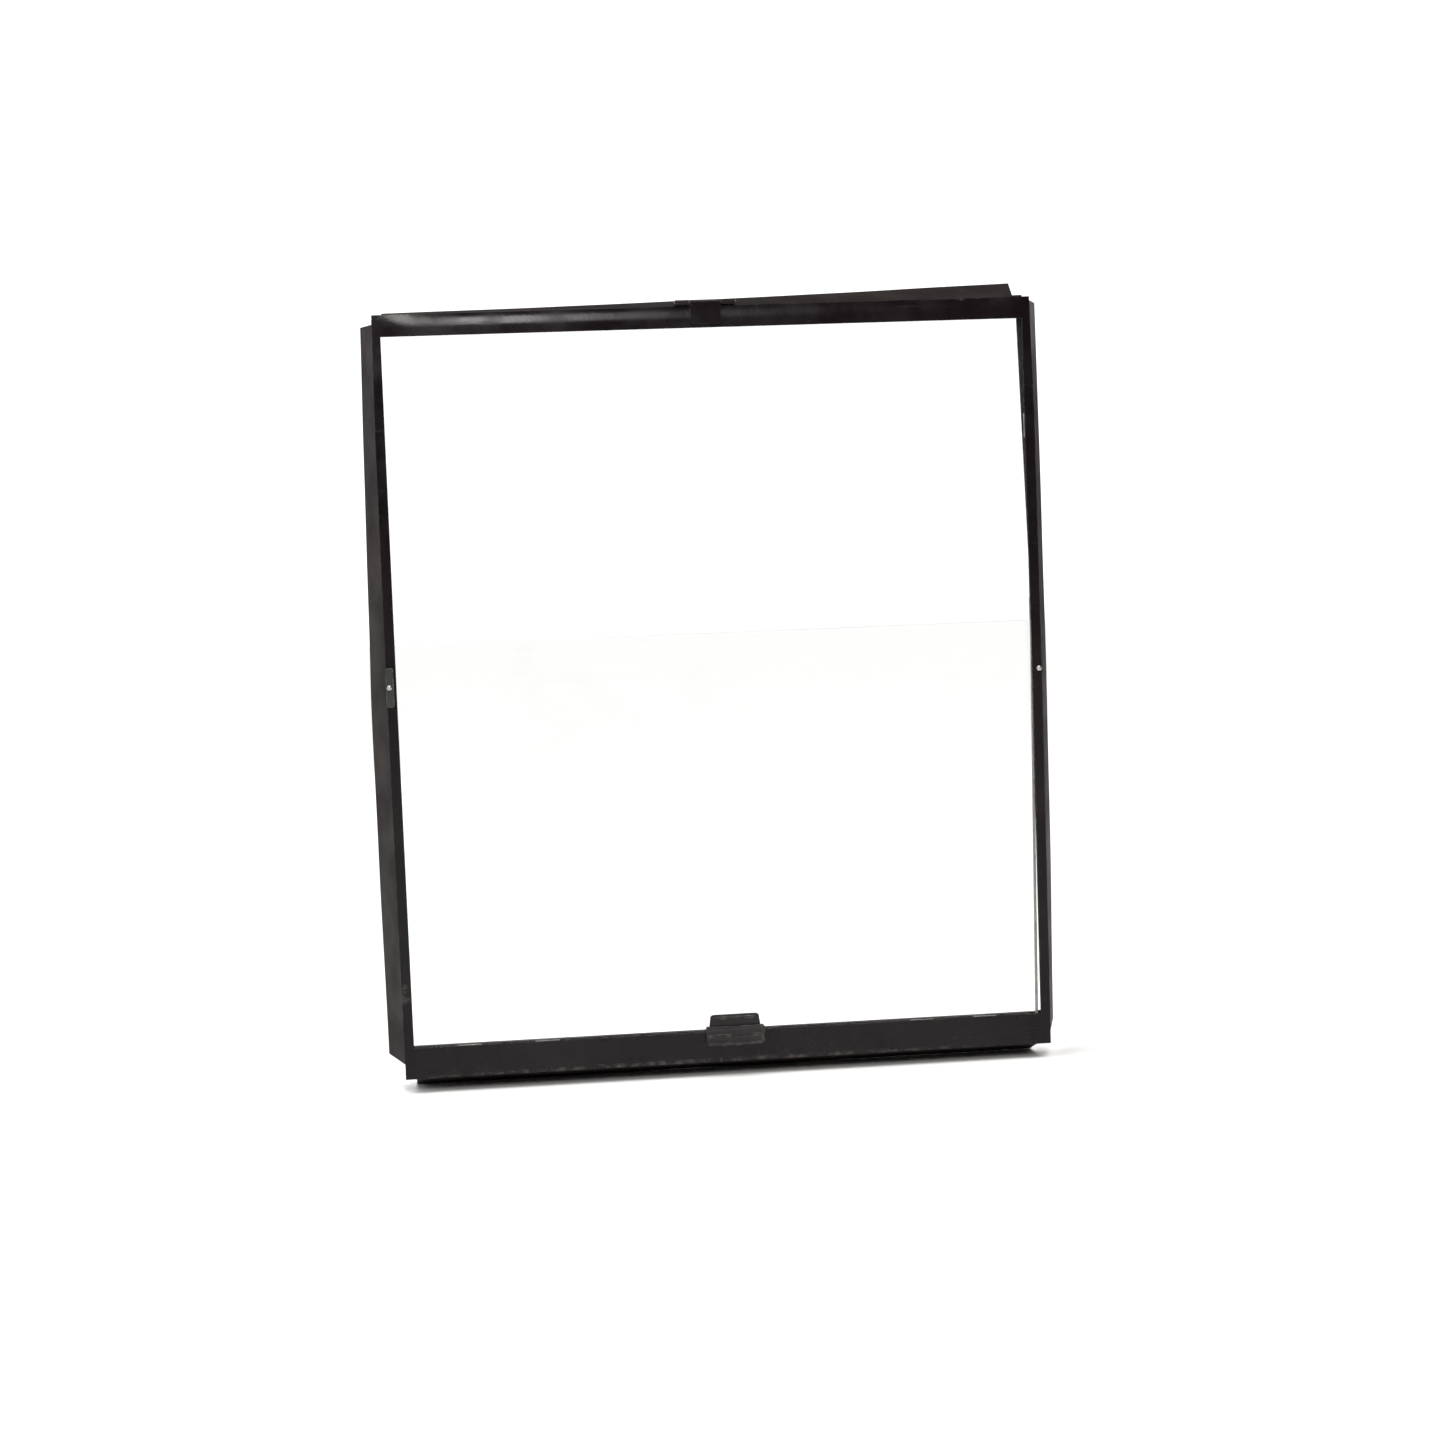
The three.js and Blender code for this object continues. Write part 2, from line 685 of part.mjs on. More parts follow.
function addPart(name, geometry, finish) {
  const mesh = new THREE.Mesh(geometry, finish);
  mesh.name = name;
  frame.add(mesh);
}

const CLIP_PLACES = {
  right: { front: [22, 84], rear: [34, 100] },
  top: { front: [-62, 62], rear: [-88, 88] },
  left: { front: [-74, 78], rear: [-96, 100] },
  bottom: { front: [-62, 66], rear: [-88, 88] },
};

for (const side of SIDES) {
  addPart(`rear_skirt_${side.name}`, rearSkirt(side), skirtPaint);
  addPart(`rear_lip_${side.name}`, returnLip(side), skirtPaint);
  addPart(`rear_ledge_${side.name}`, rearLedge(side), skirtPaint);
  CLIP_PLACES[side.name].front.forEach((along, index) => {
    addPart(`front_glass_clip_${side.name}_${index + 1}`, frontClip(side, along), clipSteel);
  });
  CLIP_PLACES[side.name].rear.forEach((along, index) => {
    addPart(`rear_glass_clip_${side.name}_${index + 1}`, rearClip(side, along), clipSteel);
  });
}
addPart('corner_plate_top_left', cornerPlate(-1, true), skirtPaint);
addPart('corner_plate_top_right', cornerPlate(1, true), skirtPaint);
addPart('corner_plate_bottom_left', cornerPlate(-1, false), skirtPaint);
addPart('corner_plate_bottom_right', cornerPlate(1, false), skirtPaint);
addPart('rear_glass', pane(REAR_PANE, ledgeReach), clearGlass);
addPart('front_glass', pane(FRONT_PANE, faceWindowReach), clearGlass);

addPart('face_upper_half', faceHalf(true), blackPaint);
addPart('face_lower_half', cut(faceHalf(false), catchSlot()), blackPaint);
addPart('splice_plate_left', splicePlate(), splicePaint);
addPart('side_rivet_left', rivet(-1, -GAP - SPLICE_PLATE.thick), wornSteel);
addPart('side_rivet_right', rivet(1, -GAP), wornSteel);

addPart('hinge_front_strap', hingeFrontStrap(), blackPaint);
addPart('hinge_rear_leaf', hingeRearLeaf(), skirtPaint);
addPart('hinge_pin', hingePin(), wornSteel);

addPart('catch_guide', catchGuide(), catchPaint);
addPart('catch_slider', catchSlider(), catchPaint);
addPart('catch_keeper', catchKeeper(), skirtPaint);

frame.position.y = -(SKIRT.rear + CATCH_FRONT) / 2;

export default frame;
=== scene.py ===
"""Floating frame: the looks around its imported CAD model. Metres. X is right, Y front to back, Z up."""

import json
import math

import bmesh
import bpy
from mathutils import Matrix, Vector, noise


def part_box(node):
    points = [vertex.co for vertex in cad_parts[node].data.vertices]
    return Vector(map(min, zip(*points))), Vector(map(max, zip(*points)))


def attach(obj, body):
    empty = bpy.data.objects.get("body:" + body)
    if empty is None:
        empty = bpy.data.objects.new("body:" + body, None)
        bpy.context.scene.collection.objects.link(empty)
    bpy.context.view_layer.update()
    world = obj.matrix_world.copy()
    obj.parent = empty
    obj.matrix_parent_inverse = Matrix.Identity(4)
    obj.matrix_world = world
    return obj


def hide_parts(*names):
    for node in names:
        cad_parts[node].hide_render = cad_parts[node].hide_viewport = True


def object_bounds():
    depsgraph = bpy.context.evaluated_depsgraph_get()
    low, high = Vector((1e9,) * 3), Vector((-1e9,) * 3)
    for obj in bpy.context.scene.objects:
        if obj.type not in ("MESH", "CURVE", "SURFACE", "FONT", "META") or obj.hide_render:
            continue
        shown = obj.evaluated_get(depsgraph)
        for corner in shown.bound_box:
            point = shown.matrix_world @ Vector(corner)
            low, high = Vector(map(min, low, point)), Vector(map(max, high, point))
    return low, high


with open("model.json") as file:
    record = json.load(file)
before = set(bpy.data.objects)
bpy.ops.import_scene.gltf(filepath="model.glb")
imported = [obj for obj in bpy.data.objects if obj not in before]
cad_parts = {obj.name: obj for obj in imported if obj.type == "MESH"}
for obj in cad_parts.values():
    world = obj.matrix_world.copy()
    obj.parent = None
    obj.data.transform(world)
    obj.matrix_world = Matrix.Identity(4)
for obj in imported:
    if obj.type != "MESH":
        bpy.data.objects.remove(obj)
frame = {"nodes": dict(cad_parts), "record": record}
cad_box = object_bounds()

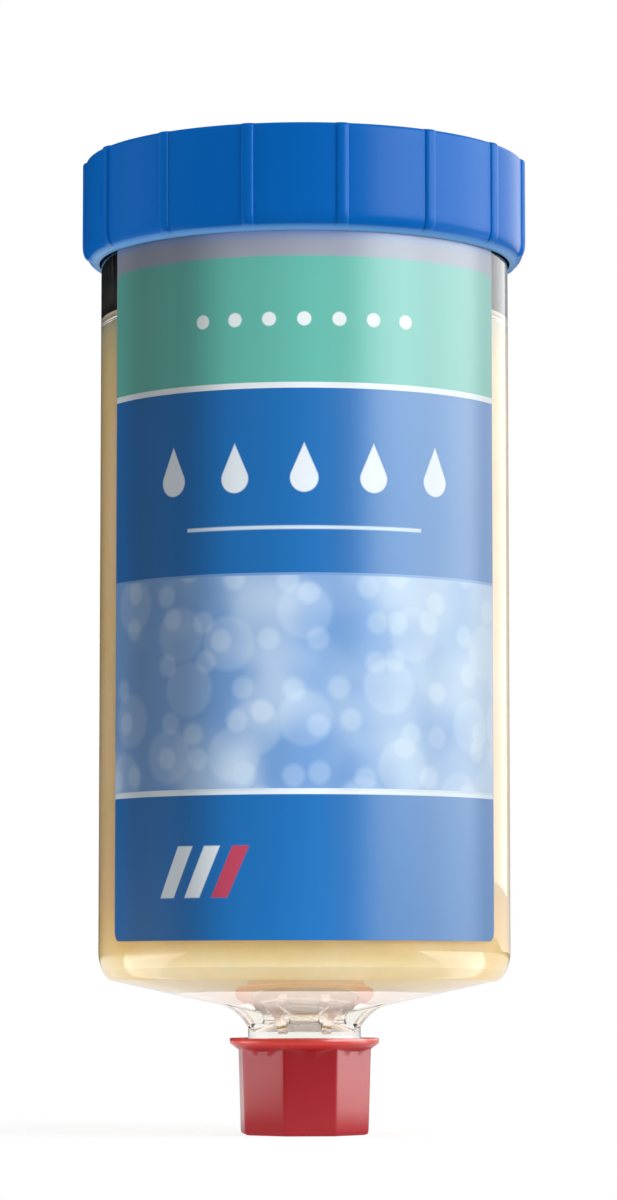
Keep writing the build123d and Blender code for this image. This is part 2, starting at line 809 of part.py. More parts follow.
━━━━
## CHALLENGE
The line with "addPart('catch_guide', catchGuide(), catchPaint);" marks the start and the line with "obj.data.transform(world)" marks the end; transcribe every line in that stretch, unchanged.

## ANSWER BELOW
addPart('catch_guide', catchGuide(), catchPaint);
addPart('catch_slider', catchSlider(), catchPaint);
addPart('catch_keeper', catchKeeper(), skirtPaint);

frame.position.y = -(SKIRT.rear + CATCH_FRONT) / 2;

export default frame;
=== scene.py ===
"""Floating frame: the looks around its imported CAD model. Metres. X is right, Y front to back, Z up."""

import json
import math

import bmesh
import bpy
from mathutils import Matrix, Vector, noise


def part_box(node):
    points = [vertex.co for vertex in cad_parts[node].data.vertices]
    return Vector(map(min, zip(*points))), Vector(map(max, zip(*points)))


def attach(obj, body):
    empty = bpy.data.objects.get("body:" + body)
    if empty is None:
        empty = bpy.data.objects.new("body:" + body, None)
        bpy.context.scene.collection.objects.link(empty)
    bpy.context.view_layer.update()
    world = obj.matrix_world.copy()
    obj.parent = empty
    obj.matrix_parent_inverse = Matrix.Identity(4)
    obj.matrix_world = world
    return obj


def hide_parts(*names):
    for node in names:
        cad_parts[node].hide_render = cad_parts[node].hide_viewport = True


def object_bounds():
    depsgraph = bpy.context.evaluated_depsgraph_get()
    low, high = Vector((1e9,) * 3), Vector((-1e9,) * 3)
    for obj in bpy.context.scene.objects:
        if obj.type not in ("MESH", "CURVE", "SURFACE", "FONT", "META") or obj.hide_render:
            continue
        shown = obj.evaluated_get(depsgraph)
        for corner in shown.bound_box:
            point = shown.matrix_world @ Vector(corner)
            low, high = Vector(map(min, low, point)), Vector(map(max, high, point))
    return low, high


with open("model.json") as file:
    record = json.load(file)
before = set(bpy.data.objects)
bpy.ops.import_scene.gltf(filepath="model.glb")
imported = [obj for obj in bpy.data.objects if obj not in before]
cad_parts = {obj.name: obj for obj in imported if obj.type == "MESH"}
for obj in cad_parts.values():
    world = obj.matrix_world.copy()
    obj.parent = None
    obj.data.transform(world)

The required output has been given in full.